Without question, the complaint alleges that :
• USI operated a site for disposal of hazardous substances from 1975 to 1984 or 1985;
• During this time frame the defendant corporations were generators and transporters of hazardous substances to the site;
• The defendant corporations, at the time of disposal (1) caused disposal of hazardous substances at the site, or (2) caused a release of hazardous substances, or (3) selected a hazardous substance site for disposal of the substances.
These allegations track the liability provisions of the Remedial Action Trust Fund Act, which reads:
(a) Any of the following shall be liable to the state for all costs of remedial actions under this subchapter:
(1) The owner and operator of a facility;
(2) Any person who, at the time of disposal of any hazardous substance, owned or operated a hazardous substance site;
(3) Any generator of hazardous substances who, at the time of disposal, caused such substance to be disposed of at a hazardous substance site or who causes a release or threatened release of the hazardous substances; or
(4) Any transporter of hazardous substances who causes a release or threatened release of the hazardous substances or who, at the time of disposal, selected a hazardous substance site for disposal of the hazardous substances.
Ark.
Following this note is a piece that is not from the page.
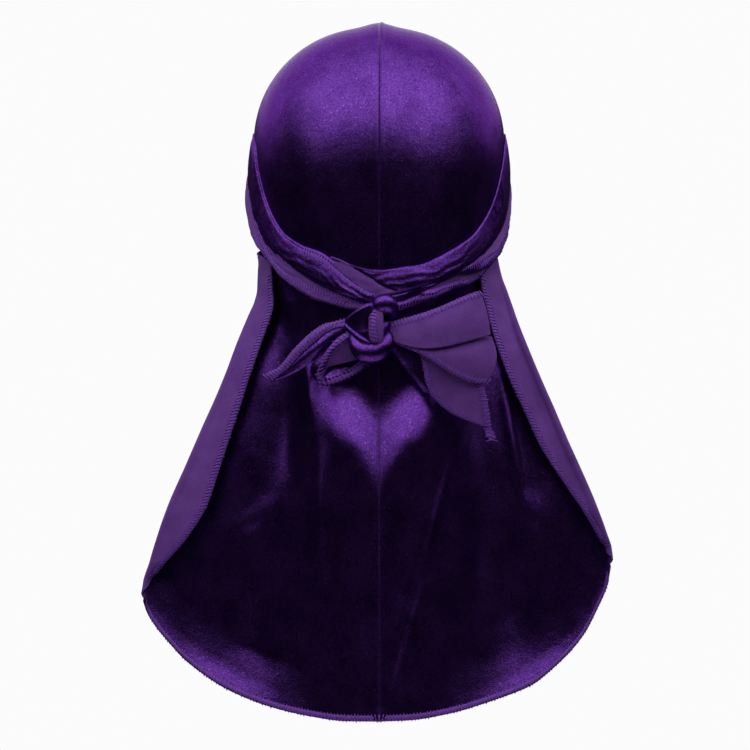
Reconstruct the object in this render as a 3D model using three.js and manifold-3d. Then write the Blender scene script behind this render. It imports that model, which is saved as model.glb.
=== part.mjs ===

Code Ann. § 8-7-512(a) (Repl. 2000).
And what constitutes “disposal”? According to the Hazardous Substances subchapter of the Environmental Law Code, “disposal” means: “the discharge, deposit, injection, dumping, spilling, leaking, or placing of any hazardous waste into or on any land or water in whatever manner so that such hazardous waste or any constituent thereof might or might not enter the environment or be emitted into the air or discharged into any waters including groundwaters; ...” Ark. Code Ann. § 8-7-203 (Repl. 2000).1 The definition of “disposal” could not be broader. Without question, the defendant corporations caused hazardous substances to be placed at the USI site which constitutes a disposal under § 8-7-203(4).
I frankly do not know what additional allegations needed to have been made by the Department of Environmental Quality to state a viable cause of action. The Department specified the time frame for the alleged violation: 1975 to 1984-1985. It specified where the hazardous substances were disposed of — ■ the USI treatment facility. It specified what hazardous substances were involved — PCBs.
We are indeed a fact-pleading state, but filing a complaint is the first step in litigation. Discovery will ensue, and additional facts will be developed. What the majority has required in the way of fact-pleading is simply too restrictive and severely hampers the ability of the Department to enforce the Act.
The allegations are clear. The defendant corporations are alleged to have disposed of PCB-contaminated oil by generating it, transporting, and placing it with USI for elimination. Accordingly, they are liable under the Act, according to the Department, for any resulting damage to the environment.
II. Limited Liability
The majority also severely limits corporate liability by interpreting “at the time of disposal” in the Act to mean that generators and transporters of hazardous substances must actively participate in the specific disposal of hazardous substances, such as, the dumping or spillage, which results in damage to the environment. This reading is completely at odds with the broad “disposal” definition in § 8-7-203, which speaks of placing such substances on land in whatever manner so that the waste might or might not enter the environment. Any placement violates the Act, if damage to the environment occurs. The majority fails to confront this broad definition of disposal in its opinion.
Again the two relevant subsections are these:
(a) Any of the following shall be liable to the state for all costs of remedial actions under this subchapter:
(3) Any generator of hazardous substances who, at the time of disposal, caused such substance to be disposed of at a hazardous substance site or who causes a release or threatened release of the hazardous substances; or
(4) Any transporter of hazardous substances who causes a release or threatened release of the hazardous substances or who, at the time of disposal, selected a hazardous substance site for disposal of the hazardous substances.
Ark. Code Ann. § 8-7-512 (a) (Repl. 2000).
The majority reads “at the time of disposal” to mean disposal by the generator or transporter corporation. The Department reads the phrase to refer to disposal by USI. The Department is correct; otherwise, subsections (3) and (4) would make no sense. Generators and transporters are liable if they cause hazardous substances to be placed at a hazardous-substance site, which substances are then improperly treated by the operator of the site, in this case USI. Placement at the site by generators or transporters like the appellant corporations and improper treatment by USI are two separate acts that occur in different time frames, not simultaneously. The majority’s limiting interpretation undercuts much of what the Act was intended to rectify.
The majority also wanders far afield when it suggests that the instant case compares to one where a person having a tuneup for his car could be in violation of the Act, if the service station improperly dumps the used oil. That analogy is far from apt. Individual persons do not take their used oil laced with PCBs to service stations for disposal. The Department has alleged that the defendant corporations in the case before us did exactly that. The allegation is that they took their PCB-contaminated oil to USI for elimination.
According to the Department, the onus was on those businesses to assure that proper treatment and elimination of those hazardous substances later transpired, or else they would be liable under the Act. The Department alleges that pollution did occur. That is sufficient, in my judgment, to mount a complaint under the Act. I respectfully dissent.
Imber and Hannah, JJ., join.The definition of “disposal” is contained within the Hazardous Waste Management Act, but is the definition to be used for the entire Hazardous Substances subchapter. See 8-7-203 (Repl. 2000).